Work to be completed:
Write out the records again, exactly, leaving none out.
++++++++++++++++++++
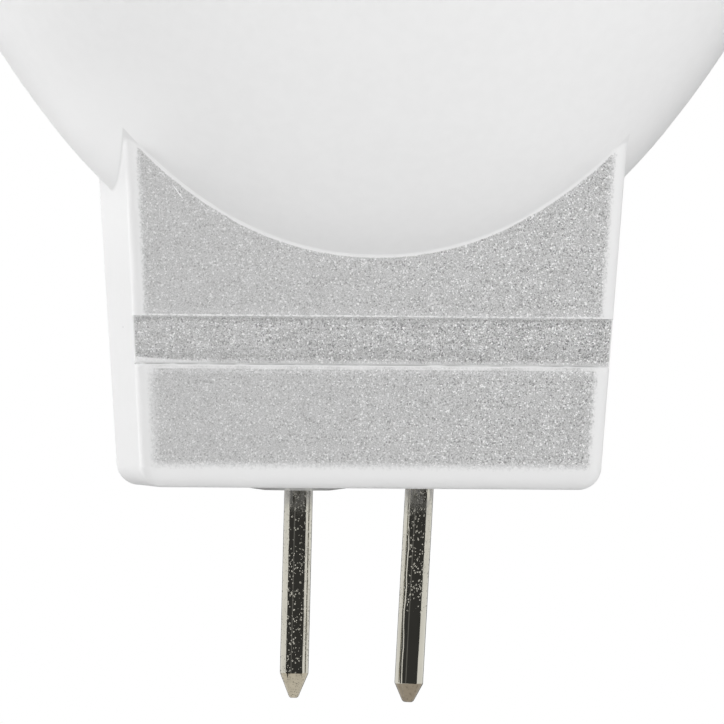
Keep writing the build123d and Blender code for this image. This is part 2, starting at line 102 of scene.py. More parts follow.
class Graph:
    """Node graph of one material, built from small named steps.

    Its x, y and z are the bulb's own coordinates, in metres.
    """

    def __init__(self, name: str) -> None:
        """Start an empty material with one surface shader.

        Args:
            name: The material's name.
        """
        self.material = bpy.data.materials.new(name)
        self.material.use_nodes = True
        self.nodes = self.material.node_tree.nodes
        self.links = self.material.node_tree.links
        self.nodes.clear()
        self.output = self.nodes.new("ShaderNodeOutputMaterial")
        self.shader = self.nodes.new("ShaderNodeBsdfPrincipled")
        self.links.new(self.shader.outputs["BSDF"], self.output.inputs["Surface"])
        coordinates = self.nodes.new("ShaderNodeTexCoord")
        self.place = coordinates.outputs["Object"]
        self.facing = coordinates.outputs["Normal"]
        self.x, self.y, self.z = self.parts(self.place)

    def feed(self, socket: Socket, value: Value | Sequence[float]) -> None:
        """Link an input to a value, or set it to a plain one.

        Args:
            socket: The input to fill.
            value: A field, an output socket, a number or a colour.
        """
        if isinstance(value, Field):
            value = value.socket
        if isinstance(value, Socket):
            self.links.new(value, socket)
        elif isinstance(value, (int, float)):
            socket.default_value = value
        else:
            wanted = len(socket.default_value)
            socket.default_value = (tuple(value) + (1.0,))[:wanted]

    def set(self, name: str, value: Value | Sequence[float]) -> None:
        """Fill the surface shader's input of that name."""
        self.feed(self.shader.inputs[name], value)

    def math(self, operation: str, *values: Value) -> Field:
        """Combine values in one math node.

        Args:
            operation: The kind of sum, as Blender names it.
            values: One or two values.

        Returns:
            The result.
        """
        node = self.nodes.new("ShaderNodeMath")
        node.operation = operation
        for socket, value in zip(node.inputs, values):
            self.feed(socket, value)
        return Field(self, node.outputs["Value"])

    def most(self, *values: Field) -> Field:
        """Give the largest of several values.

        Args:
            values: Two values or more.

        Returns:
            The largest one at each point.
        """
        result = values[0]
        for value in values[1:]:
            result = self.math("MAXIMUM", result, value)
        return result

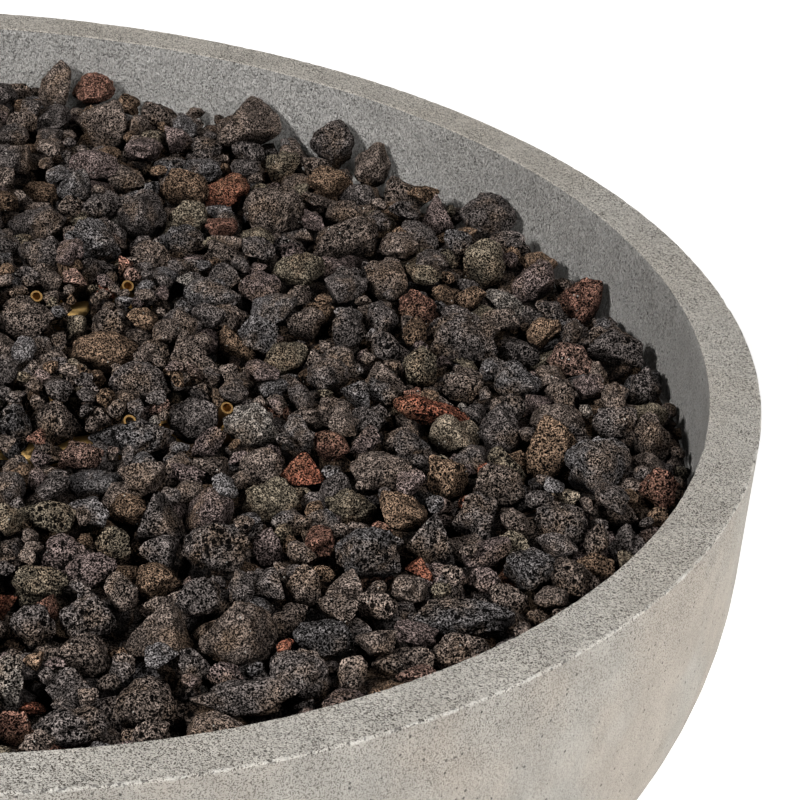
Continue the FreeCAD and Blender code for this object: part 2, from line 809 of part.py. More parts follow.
++++++++++++++++++++
Completed exercise:
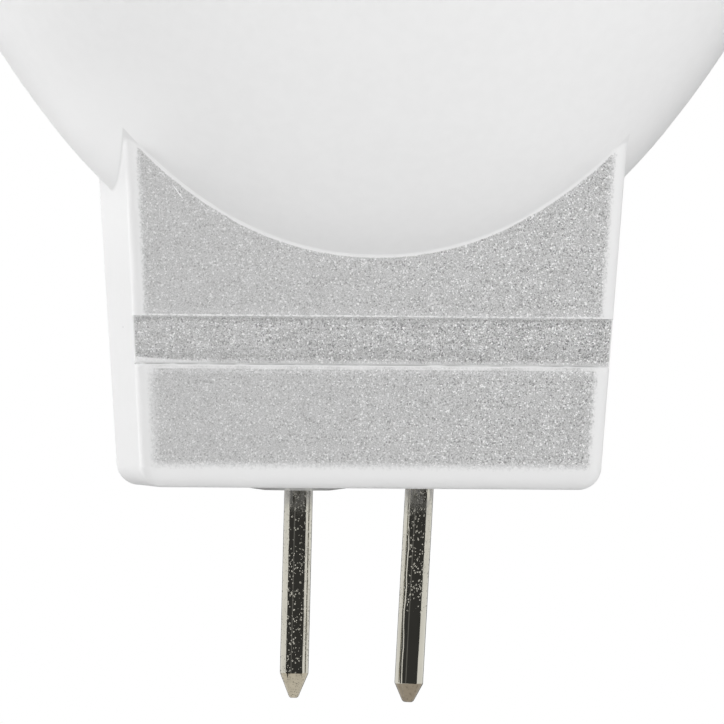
Keep writing the build123d and Blender code for this image. This is part 2, starting at line 102 of scene.py. More parts follow.
class Graph:
    """Node graph of one material, built from small named steps.

    Its x, y and z are the bulb's own coordinates, in metres.
    """

    def __init__(self, name: str) -> None:
        """Start an empty material with one surface shader.

        Args:
            name: The material's name.
        """
        self.material = bpy.data.materials.new(name)
        self.material.use_nodes = True
        self.nodes = self.material.node_tree.nodes
        self.links = self.material.node_tree.links
        self.nodes.clear()
        self.output = self.nodes.new("ShaderNodeOutputMaterial")
        self.shader = self.nodes.new("ShaderNodeBsdfPrincipled")
        self.links.new(self.shader.outputs["BSDF"], self.output.inputs["Surface"])
        coordinates = self.nodes.new("ShaderNodeTexCoord")
        self.place = coordinates.outputs["Object"]
        self.facing = coordinates.outputs["Normal"]
        self.x, self.y, self.z = self.parts(self.place)

    def feed(self, socket: Socket, value: Value | Sequence[float]) -> None:
        """Link an input to a value, or set it to a plain one.

        Args:
            socket: The input to fill.
            value: A field, an output socket, a number or a colour.
        """
        if isinstance(value, Field):
            value = value.socket
        if isinstance(value, Socket):
            self.links.new(value, socket)
        elif isinstance(value, (int, float)):
            socket.default_value = value
        else:
            wanted = len(socket.default_value)
            socket.default_value = (tuple(value) + (1.0,))[:wanted]

    def set(self, name: str, value: Value | Sequence[float]) -> None:
        """Fill the surface shader's input of that name."""
        self.feed(self.shader.inputs[name], value)

    def math(self, operation: str, *values: Value) -> Field:
        """Combine values in one math node.

        Args:
            operation: The kind of sum, as Blender names it.
            values: One or two values.

        Returns:
            The result.
        """
        node = self.nodes.new("ShaderNodeMath")
        node.operation = operation
        for socket, value in zip(node.inputs, values):
            self.feed(socket, value)
        return Field(self, node.outputs["Value"])

    def most(self, *values: Field) -> Field:
        """Give the largest of several values.

        Args:
            values: Two values or more.

        Returns:
            The largest one at each point.
        """
        result = values[0]
        for value in values[1:]:
            result = self.math("MAXIMUM", result, value)
        return result

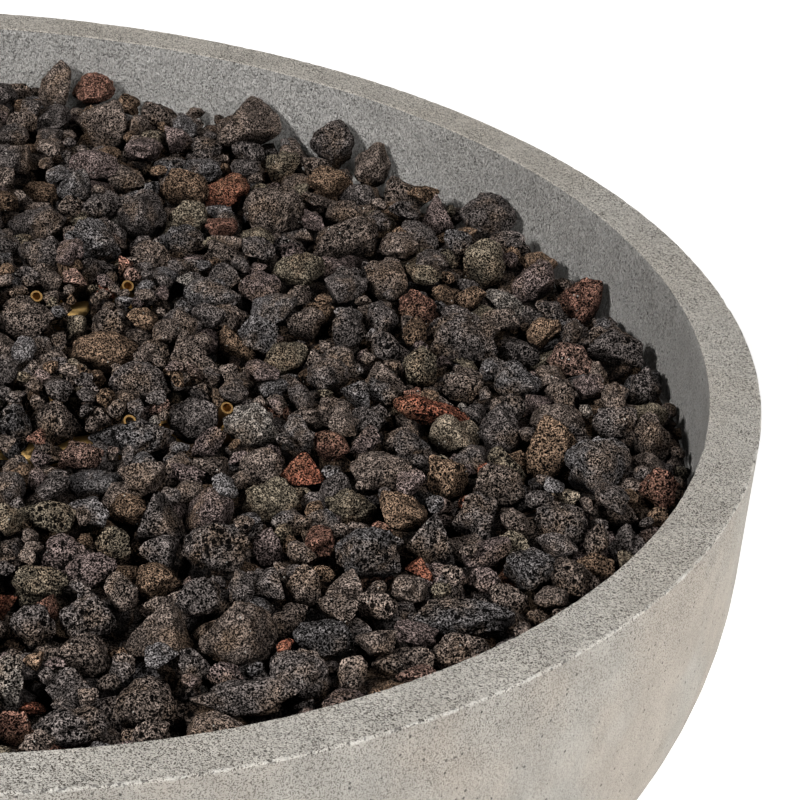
Continue the FreeCAD and Blender code for this object: part 2, from line 809 of part.py. More parts follow.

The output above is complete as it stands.